I tried to find the best combination of hyperparameters for LogisticRegression
in sklearn
. Below is the example of my code:
pipeline = Pipeline([("scaler", StandardScaler()),
("smt", SMOTE(random_state=42)),
("logreg", LogisticRegression())])
parameters = [{'logreg__solver': ['saga']},
{'logreg__penalty':['l1', 'l2']},
{'logreg__C':[1e-3, 0.1, 1, 10, 100]}]
grid_pipeline = GridSearchCV(pipeline,
parameters,
scoring= 'f1',
n_jobs=5, verbose=5,
return_train_score=True,
cv=5)
grid_result = grid_pipeline.fit(X_train,y_train)
During fitting I get the following error:
ValueError: Solver lbfgs supports only 'l2' or 'none' penalties, got l1 penalty.
For some reason, default value 'lbfgs' is used for solver
parameter instead of chosen 'saga'. Why does it happen?

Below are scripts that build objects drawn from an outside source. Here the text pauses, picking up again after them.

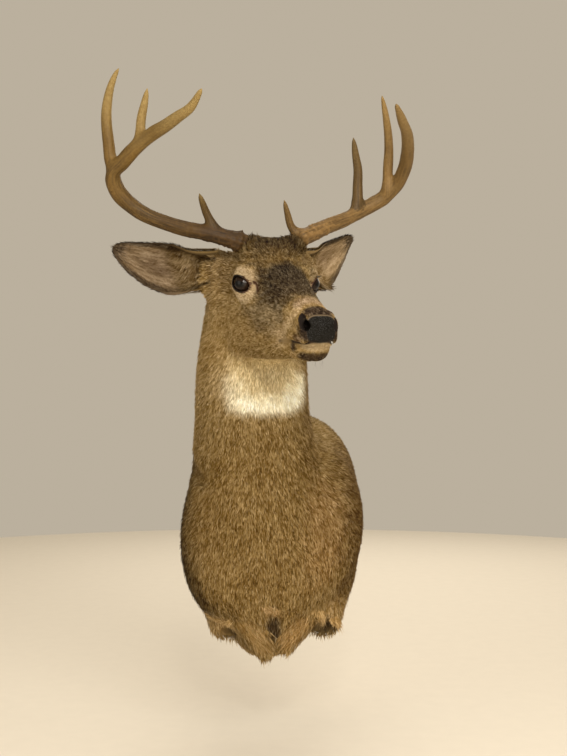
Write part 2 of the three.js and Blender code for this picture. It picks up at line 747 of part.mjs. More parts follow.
// Rings swept along part of a curve, round or pointed at the end, as a closed solid.
function sweepSolid(curve, radius, [from, to], rings, sides) {
  const frames = curve.computeFrenetFrames(FRAME_STEPS, false);
  const positions = [];
  for (let i = 0; i <= rings; i += 1) {
    const t = from + ((to - from) * i) / rings;
    const centre = curve.getPointAt(t);
    const frame = Math.round(t * FRAME_STEPS);
    for (let j = 0; j < sides; j += 1) {
      const angle = (2 * Math.PI * j) / sides;
      const reach = radius(t);
      const point = centre.clone()
        .addScaledVector(frames.normals[frame], Math.cos(angle) * reach)
        .addScaledVector(frames.binormals[frame], Math.sin(angle) * reach);
      positions.push(point.toArray());
    }
  }
  return tubeSolid(positions, rings + 1, sides);
}

// Closed solid from rings of points, with a fan of triangles at each end.
function tubeSolid(rings, count, sides) {
  const positions = [...rings];
  const triangles = [];
  for (let i = 0; i < count - 1; i += 1) {
    for (let j = 0; j < sides; j += 1) {
      const a = i * sides + j;
      const b = i * sides + ((j + 1) % sides);
      pushQuad(triangles, positions, [a, b, b + sides, a + sides]);
    }
  }
  for (let j = 1; j < sides - 1; j += 1) {
    triangles.push([0, j + 1, j]);
    const last = (count - 1) * sides;
    triangles.push([last, last + j, last + j + 1]);
  }
  const piece = solid({ positions, triangles });
  return piece.volume() > 0 ? piece : solid({ positions, triangles: triangles.map(turned) });
}

function burrRadius(t) {
  const bump = Math.exp(-(((t - BURR_AT) / BURR_SPREAD) ** 2));
  const beam = tableValue(BEAM_RADII, t, 1);
  return beam + (BURR_RADIUS - beam) * bump;
}

function beamParts(curve, forks, growth) {
  const gap = GAP / 2 / curve.getLength();
  const radius = (t) => burrRadius(t) + growth;
  const cuts = [0, ...forks, 1];
  const pieces = [];
  for (let i = 0; i < cuts.length - 1; i += 1) {
    const from = cuts[i] + (i > 0 ? gap : 0);
    const to = cuts[i + 1] - (i < forks.length ? gap : 0);
    const rings = i === 0 ? BEAM_BASE_RINGS : BEAM_RINGS;
    pieces.push(sweepSolid(curve, radius, [from, to], rings, ANTLER_SIDES));
  }
  return pieces;
}

function addAntlers() {
  for (const [side, antler] of Object.entries(ANTLERS)) {
    const curve = curveOf(antler.beam);
    const names = ['beam_base', 'beam_middle', 'beam_tip'];
    const beams = beamParts(curve, antler.forks, 0);
    beams.forEach((beam, i) => {
      const piece = i === 0 ? beam.subtract(headSeat) : beam;
      addPiece(`antler_${side}_${names[i]}`, piece, ANTLER);
    });
    const whole = sweepSolid(curve, (t) => burrRadius(t) + GAP, [0, 1], SEAT_RINGS, ANTLER_SIDES);
    const seat = beamParts(curve, antler.forks, GAP).reduce((sum, part) => sum.add(part), whole);
    for (const [name, tine] of Object.entries(antler.tines)) {
      const line = curveOf(tine.line);
      const radius = (t) => tableValue(TINE_RADII, t, 1) * tine.girth;
      const shape = sweepSolid(line, radius, [0, 1], TINE_RINGS, TINE_SIDES);
      addPiece(`antler_${side}_${name}`, shape.subtract(seat).subtract(headSeat), ANTLER);
    }
  }
}

addFlesh();
addStubs();
addEars();
addAntlers();
addPiece('back_board', boardSolid(0), PLYWOOD);

export default group;
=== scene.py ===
"""A white-tailed deer shoulder mount, life size: one skin with its coat, antlers, eyes and back board."""
import logging
from dataclasses import dataclass, field
from enum import Enum
from typing import Callable, Sequence

import bpy
import numpy as np
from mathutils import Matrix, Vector
from mathutils.kdtree import KDTree


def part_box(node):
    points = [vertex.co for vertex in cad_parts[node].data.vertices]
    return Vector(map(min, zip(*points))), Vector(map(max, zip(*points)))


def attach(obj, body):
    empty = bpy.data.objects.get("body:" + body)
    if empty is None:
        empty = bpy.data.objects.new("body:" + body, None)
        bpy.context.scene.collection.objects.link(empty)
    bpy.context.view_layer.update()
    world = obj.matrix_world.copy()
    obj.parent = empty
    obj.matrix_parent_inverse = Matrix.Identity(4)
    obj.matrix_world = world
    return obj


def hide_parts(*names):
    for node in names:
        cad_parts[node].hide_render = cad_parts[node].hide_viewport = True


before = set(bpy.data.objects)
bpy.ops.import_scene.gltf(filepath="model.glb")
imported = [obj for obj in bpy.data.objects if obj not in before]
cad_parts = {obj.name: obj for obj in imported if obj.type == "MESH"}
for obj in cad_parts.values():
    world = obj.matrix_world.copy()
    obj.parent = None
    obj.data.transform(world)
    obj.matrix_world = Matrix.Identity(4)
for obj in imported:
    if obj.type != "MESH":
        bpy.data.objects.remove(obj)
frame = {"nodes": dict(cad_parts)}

log = logging.getLogger("deer_mount")
Array = np.ndarray
Point = tuple[float, float, float]
Colour = tuple[int, int, int]
Piece = bpy.types.Object
Material = bpy.types.Material
Socket = bpy.types.NodeSocket
MM = 0.001  # metres in a millimetre; shapes are worked out in millimetres


# --- Numbers, tables and noise ---

def vec(*values: float) -> Array:
    """A float array of these values."""
    return np.array(values, float)


def unit(v: Array) -> Array:
    """Vectors of the last axis scaled to length one."""
    return v / np.maximum(np.linalg.norm(v, axis=-1, keepdims=True), 1e-9)


def ramp(x: Array, low: float, high: float) -> Array:
    """Smooth step from 0 at low to 1 at high."""
    t = np.clip((x - low) / (high - low), 0, 1)
    return t * t * (3 - 2 * t)


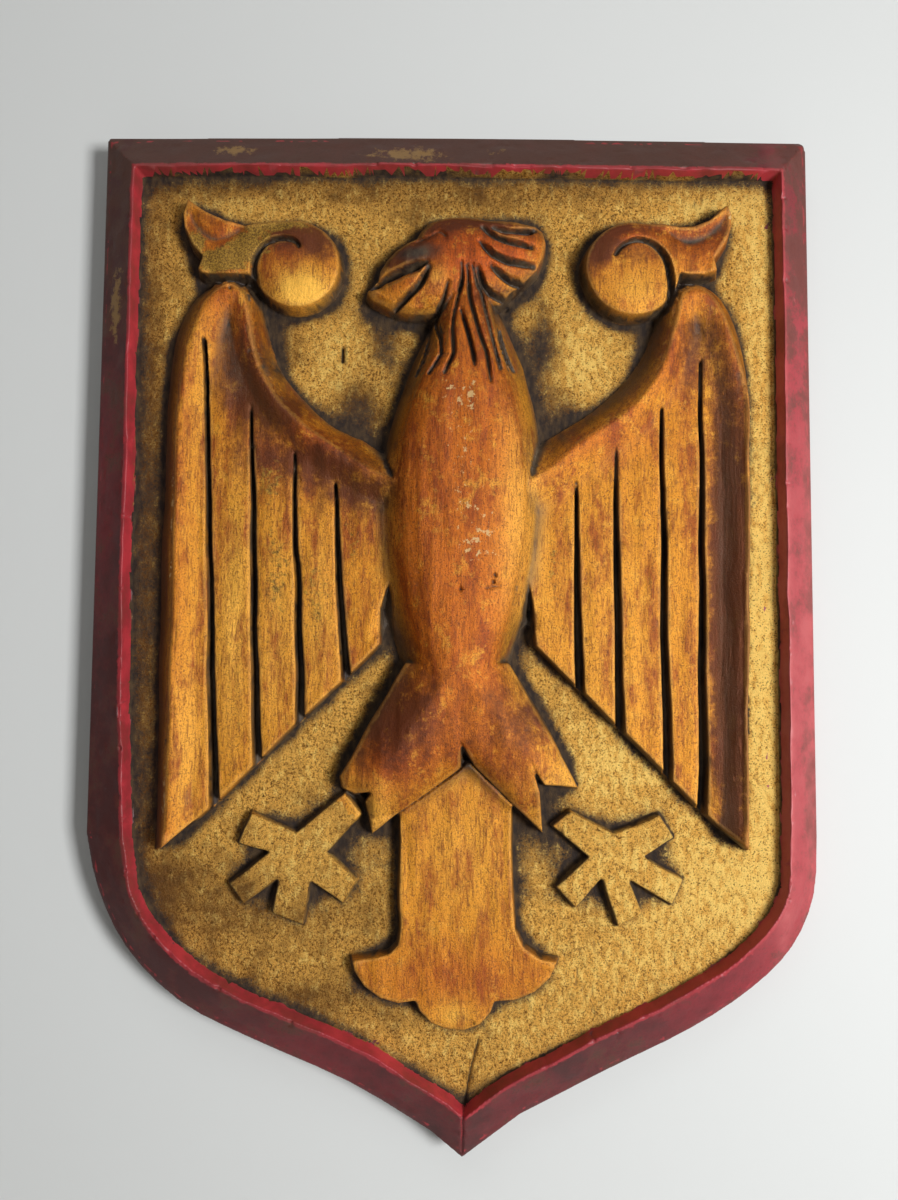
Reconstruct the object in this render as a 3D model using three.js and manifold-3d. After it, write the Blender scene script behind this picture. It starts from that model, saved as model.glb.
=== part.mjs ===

I think the issue is how you have specified parameters
. To get the desired behaviour, use a single dict
as follows:
parameters = {'logreg__solver': ['saga'],
'logreg__penalty':['l1', 'l2'],
'logreg__C':[1e-3, 0.1, 1, 10, 100]
}
You had specified it as a list of dicts, which gave GridSearchCV
the option of picking some and ignoring others, meaning it sometimes encountered the request to use l1
on the default (non-saga
) solver. Those two options are not compatible.